Mucho antes de distinguirse como el pueblo chacinero por excelencia no sólo de la comarca de Ronda sino de la provincia de Málaga, la comarca rondeña alcanzó nombradía por la cantidad de molinos harineros inscriptos en su demarcación municipal. O sea, que antes de venir aquí por chorizos se venía por harina o a traer el trigo para la molienda. Un ir y venir que animó caminos, senderos y trochas con recuas de mulos y de ganapanes guiándolos dando pie a su paso de aguaduchos, ventas y tabucos que aliviaban de la sed, el frío o los ardores de la canícula.
Los molinos, que todavía ofrecen su silueta a excursionistas y senderistas, aunque visiblemente ruinosa, a excepción de los que fueron restaurados para dar cabida a otros menesteres más lucrativos, hundes sus raíces en la aceña árabe o molino de rueda vertical, movida por su parte posterior mediante un salto de agua. Estas ruedas o muelas trituradoras del grano son los elementos que aún persisten ya sea en los edificios medio derruidos de la antigua industria, ya como motivo ornamental en los que fueron remozados con la vista puesta en el turismo.
Hasta media docena d e estos molinos hidráulicos coexistieron en Benaoján hasta los primeros años del siglo XX; a saber, el de Diego el Retorneao, en el Nacimiento; el de la Molineta, a la altura la que el río Guadiaro busca precipitarse entre huertas al charco del Túnel; el de Guillermo Montes, a los pies de la carretera que hoy conduce hasta Ronda; el de las Cuatro Parás, en el antiguo caminillo pedregoso que conducía hasta la Dehesilla y la cueva del Gato, y en las proximidades de la estación de Renfe, el de los Sánchez, junto a la Fábrica de la Luz y el del Santo. Éste último transformado en un vistoso hotel y restaurante, digno de figurar en la Guía Michelín, de una arquitectura popular que respeta la del entorno y destaca por su inmersión en el paisaje circundante.

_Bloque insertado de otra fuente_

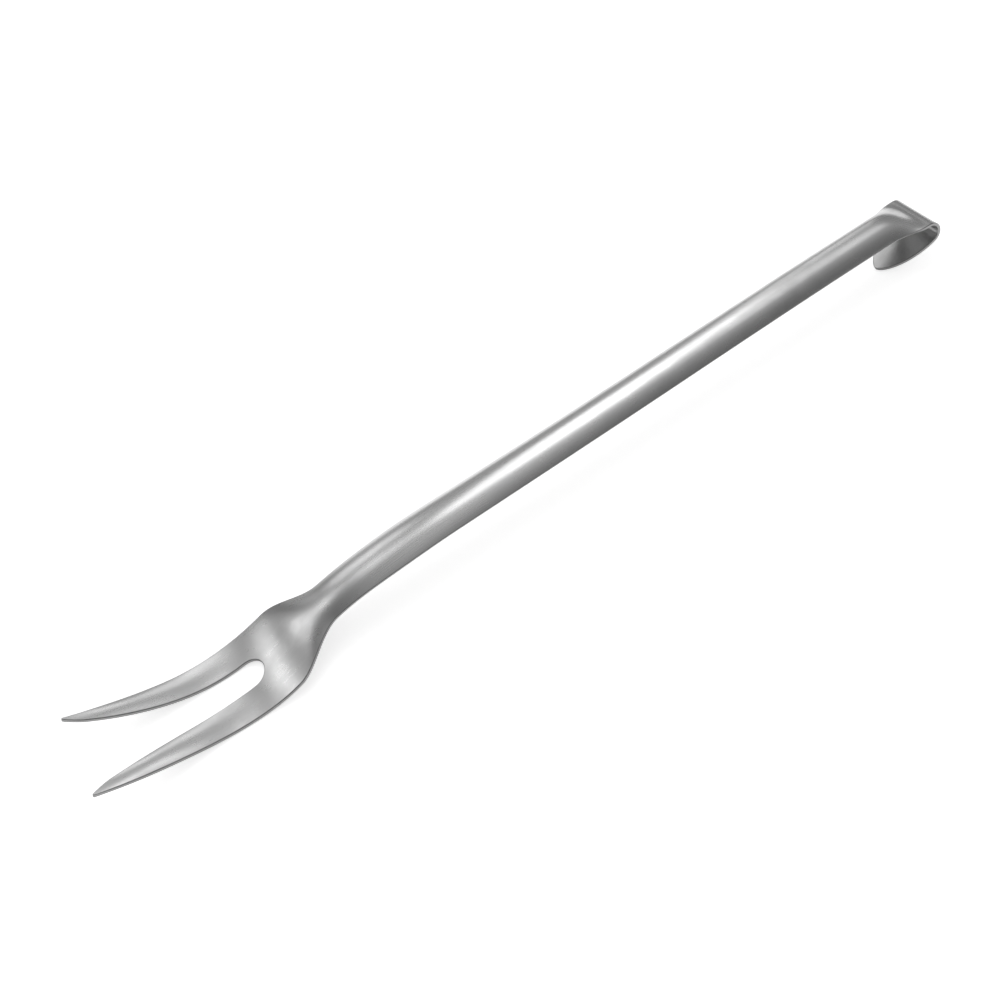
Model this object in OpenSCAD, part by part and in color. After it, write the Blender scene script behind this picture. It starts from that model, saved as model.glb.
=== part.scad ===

Le proliferación de molinos maquileros respondían a una necesidad de sobrevivir en un medio pobre por naturaleza y, aunque con dificultades, superaron la crisis económica que precedió y siguió a la Guerra Civil del 36. Precisamente fue en la década de los 40 y la siguiente cuando pese a las imposiciones férreas de la Fiscalía de Tasas y el Servicio Nacional del Trigo de corte franquista cuando recobraron un vigor inusitado. Se clausuraron molinos pero la ley se infringió sistemáticamente. El aumento espectacular de la demanda en los llamados “años del hambre” a remolque de la necesidad acuciante de obtener harina para elaborar pan subió la “maquila”, precio que se pagaba por cada kilo de trigo molido, hasta una 50 por ciento. Fueron años turbios para esta incipiente industria harinera. Inspecciones, autorizaciones fraudulentas, delaciones y chantajes estaban al cabo del día.
Normalizada la situación de los molinos en cuanto a su reapertura, aunque sometidos a control estatal, en los años 60, coincidiendo con el fin de la política de intervencionismo comenzó su declive. Las fábricas de harinas creadas con las bendiciones del régimen fueron su puntilla. El amasado casero, predominante hasta entonces se extinguió prácticamente. El campo empieza a ser considerado poco rentable, en su lugar las instalaciones ganaderas tomaron bríos y su preponderancia económica ha llegado hasta nuestros días.
Hay que considerar, sin embargo, que detrás de la decadencia del molino harinero, cuenta, y en gran medida la sangría emigratoria de la mediación del siglo. La aparición de la maquinaría en los cortijos acabaron con la relación de hacendados y braseros; éstos últimos decidieron buscar nuevos horizontes de vida y un modo de vida sempiterno hasta entonces languideció hasta casi desaparecer del todo. Los cortijos como animación de un paisaje rural y círculo económico y social cerrado saltó por los aires. Y con ellos, los molinos. Dejaron de ser atractivos y fenecieron. Se perdió para siempre la figura del “maestro molino” de tanto arraigo en la zona y que conocía todos los secretos de una industria que hoy sólo permanecería en el recuerdo de los más viejos si no fuera por la permanencia de sus arruinadas instalaciones. Reliquias exánimes de un pasado floreciente y una tecnología y forma de vida que ya no puede sino ser sustrato de una cultura tradicional que convendría no olvidar o echar en saco roto.